# [YOUR TASK]
Return the lines from the one that contains "for name, piece" through the one that contains "obj.matrix_world = world", both included, exactly as written and with nothing added.

# [PROVIDED MATERIAL]
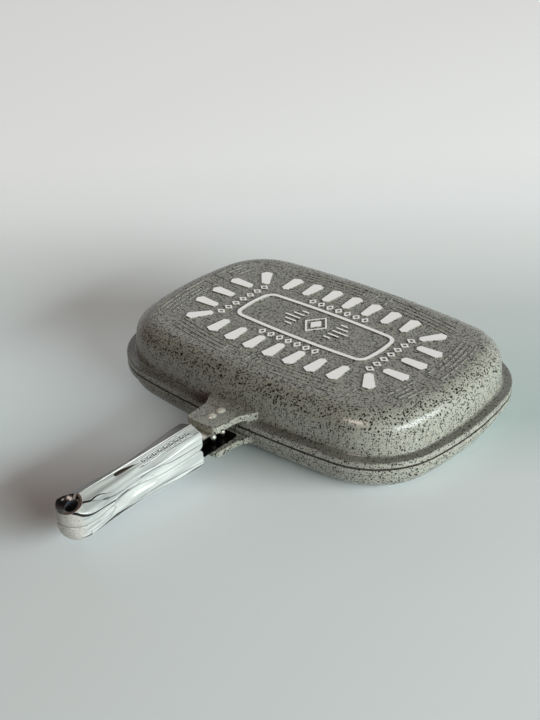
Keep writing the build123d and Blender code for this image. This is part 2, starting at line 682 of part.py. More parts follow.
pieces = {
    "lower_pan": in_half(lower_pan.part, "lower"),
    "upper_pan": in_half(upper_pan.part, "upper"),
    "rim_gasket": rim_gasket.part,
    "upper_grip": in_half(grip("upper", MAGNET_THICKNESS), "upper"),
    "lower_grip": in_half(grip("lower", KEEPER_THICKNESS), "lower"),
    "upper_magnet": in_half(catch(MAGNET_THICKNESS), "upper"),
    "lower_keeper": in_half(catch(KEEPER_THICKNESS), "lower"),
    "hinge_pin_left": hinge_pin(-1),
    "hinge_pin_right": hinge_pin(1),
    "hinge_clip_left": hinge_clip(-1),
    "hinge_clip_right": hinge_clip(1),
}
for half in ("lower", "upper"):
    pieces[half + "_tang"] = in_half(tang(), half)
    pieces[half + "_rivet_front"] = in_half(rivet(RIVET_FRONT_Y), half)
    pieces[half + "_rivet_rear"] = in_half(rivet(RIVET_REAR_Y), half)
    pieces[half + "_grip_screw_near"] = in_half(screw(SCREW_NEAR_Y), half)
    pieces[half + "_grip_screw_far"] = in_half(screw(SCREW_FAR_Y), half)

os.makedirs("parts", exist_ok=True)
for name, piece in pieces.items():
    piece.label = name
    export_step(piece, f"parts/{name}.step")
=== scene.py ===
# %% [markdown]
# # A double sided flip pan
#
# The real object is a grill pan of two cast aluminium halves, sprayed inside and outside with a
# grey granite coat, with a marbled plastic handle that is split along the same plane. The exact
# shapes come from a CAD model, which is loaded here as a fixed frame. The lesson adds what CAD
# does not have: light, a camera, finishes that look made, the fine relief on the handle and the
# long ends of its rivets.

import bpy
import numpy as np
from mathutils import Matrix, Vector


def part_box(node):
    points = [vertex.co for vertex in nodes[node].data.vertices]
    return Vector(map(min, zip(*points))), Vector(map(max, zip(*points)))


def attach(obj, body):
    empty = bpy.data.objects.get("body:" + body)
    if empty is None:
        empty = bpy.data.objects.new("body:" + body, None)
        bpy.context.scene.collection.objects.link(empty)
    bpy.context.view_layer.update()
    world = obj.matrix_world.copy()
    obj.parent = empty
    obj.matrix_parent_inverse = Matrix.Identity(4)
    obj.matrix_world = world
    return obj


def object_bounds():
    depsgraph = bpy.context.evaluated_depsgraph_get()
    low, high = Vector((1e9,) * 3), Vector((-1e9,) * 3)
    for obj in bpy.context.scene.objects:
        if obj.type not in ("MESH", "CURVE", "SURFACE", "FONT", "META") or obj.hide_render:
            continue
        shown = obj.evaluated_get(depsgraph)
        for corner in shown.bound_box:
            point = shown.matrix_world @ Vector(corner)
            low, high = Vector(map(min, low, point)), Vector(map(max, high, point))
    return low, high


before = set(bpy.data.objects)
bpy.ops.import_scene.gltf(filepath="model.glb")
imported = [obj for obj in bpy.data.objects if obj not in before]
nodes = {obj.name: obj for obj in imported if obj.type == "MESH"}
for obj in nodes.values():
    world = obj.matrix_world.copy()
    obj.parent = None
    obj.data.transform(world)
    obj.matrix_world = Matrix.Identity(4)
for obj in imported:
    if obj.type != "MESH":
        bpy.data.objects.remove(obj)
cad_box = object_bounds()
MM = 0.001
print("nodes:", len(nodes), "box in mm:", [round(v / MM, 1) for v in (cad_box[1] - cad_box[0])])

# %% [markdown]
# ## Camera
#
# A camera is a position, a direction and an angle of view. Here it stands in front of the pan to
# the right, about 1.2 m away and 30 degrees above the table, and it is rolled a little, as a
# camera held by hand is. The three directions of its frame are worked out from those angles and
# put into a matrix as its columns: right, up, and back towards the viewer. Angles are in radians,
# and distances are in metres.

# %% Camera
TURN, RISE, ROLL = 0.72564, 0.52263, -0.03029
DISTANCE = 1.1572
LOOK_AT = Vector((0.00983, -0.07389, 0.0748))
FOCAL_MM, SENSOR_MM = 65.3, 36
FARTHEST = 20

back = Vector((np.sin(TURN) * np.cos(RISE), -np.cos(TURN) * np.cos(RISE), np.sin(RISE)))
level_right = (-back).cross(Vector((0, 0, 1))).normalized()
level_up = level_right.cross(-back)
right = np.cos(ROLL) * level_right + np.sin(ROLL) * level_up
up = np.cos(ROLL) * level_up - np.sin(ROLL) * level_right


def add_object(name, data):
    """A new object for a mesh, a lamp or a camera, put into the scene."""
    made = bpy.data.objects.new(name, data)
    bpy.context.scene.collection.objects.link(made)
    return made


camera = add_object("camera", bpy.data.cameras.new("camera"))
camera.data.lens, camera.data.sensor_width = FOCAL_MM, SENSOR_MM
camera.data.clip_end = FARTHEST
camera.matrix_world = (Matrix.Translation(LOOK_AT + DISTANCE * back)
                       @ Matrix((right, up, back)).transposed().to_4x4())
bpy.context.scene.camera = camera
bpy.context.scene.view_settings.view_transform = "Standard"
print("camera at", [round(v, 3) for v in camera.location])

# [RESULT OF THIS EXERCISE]
for name, piece in pieces.items():
    piece.label = name
    export_step(piece, f"parts/{name}.step")
=== scene.py ===
# %% [markdown]
# # A double sided flip pan
#
# The real object is a grill pan of two cast aluminium halves, sprayed inside and outside with a
# grey granite coat, with a marbled plastic handle that is split along the same plane. The exact
# shapes come from a CAD model, which is loaded here as a fixed frame. The lesson adds what CAD
# does not have: light, a camera, finishes that look made, the fine relief on the handle and the
# long ends of its rivets.

import bpy
import numpy as np
from mathutils import Matrix, Vector


def part_box(node):
    points = [vertex.co for vertex in nodes[node].data.vertices]
    return Vector(map(min, zip(*points))), Vector(map(max, zip(*points)))


def attach(obj, body):
    empty = bpy.data.objects.get("body:" + body)
    if empty is None:
        empty = bpy.data.objects.new("body:" + body, None)
        bpy.context.scene.collection.objects.link(empty)
    bpy.context.view_layer.update()
    world = obj.matrix_world.copy()
    obj.parent = empty
    obj.matrix_parent_inverse = Matrix.Identity(4)
    obj.matrix_world = world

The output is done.